• PROBLEM TO WORK ON: Would you copy out the whole listing exactly as given?
--- Begin ---
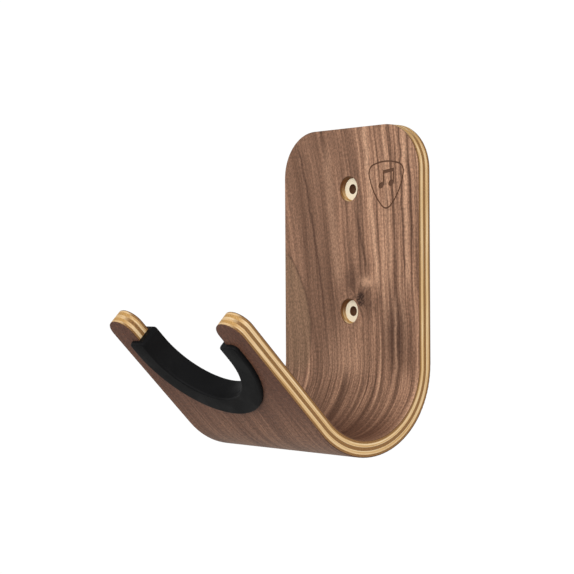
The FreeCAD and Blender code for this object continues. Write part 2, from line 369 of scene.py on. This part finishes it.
def streak_strength(g, right, along):
    """How strongly the front's streaks show: more to the right and at the bend, less up the arm."""
    bend = g.fade(along, PLATE_LENGTH - 24.0, PLATE_LENGTH + 6.0, 0.0, 1.05)
    strength = g.add(0.42, g.mul(g.math("MAXIMUM", right, bend), 1.15))
    return g.mul(strength, g.fade(along, PLATE_LENGTH + 8.0, PLATE_LENGTH + 34.0, 1.0, 0.55))


def walnut_tone(g, x, along, broad, medium, fine, front):
    """How light the wood is, from its broad bands and its streaks, before any figure."""
    right = g.fade(x, -25.0, 38.0) if front else BACK_LIGHTNESS
    strength = streak_strength(g, right, along) if front else BACK_STREAKS
    streaks = g.add(g.mul(g.sub(medium, 0.5), 0.85), g.mul(g.sub(fine, 0.5), 0.50))
    return g.add(0.50, g.mul(g.sub(broad, 0.5), 0.55), g.mul(streaks, strength), g.mul(right, 0.11))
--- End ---
• WRITTEN SOLUTION:
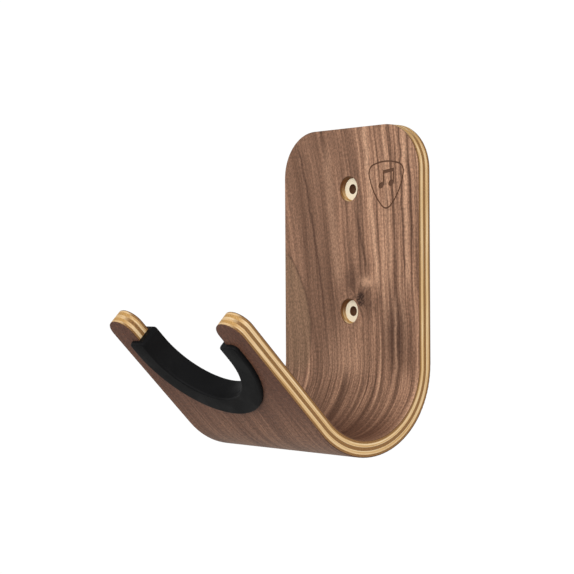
The FreeCAD and Blender code for this object continues. Write part 2, from line 369 of scene.py on. This part finishes it.
def streak_strength(g, right, along):
    """How strongly the front's streaks show: more to the right and at the bend, less up the arm."""
    bend = g.fade(along, PLATE_LENGTH - 24.0, PLATE_LENGTH + 6.0, 0.0, 1.05)
    strength = g.add(0.42, g.mul(g.math("MAXIMUM", right, bend), 1.15))
    return g.mul(strength, g.fade(along, PLATE_LENGTH + 8.0, PLATE_LENGTH + 34.0, 1.0, 0.55))


def walnut_tone(g, x, along, broad, medium, fine, front):
    """How light the wood is, from its broad bands and its streaks, before any figure."""
    right = g.fade(x, -25.0, 38.0) if front else BACK_LIGHTNESS
    strength = streak_strength(g, right, along) if front else BACK_STREAKS
    streaks = g.add(g.mul(g.sub(medium, 0.5), 0.85), g.mul(g.sub(fine, 0.5), 0.50))
    return g.add(0.50, g.mul(g.sub(broad, 0.5), 0.55), g.mul(streaks, strength), g.mul(right, 0.11))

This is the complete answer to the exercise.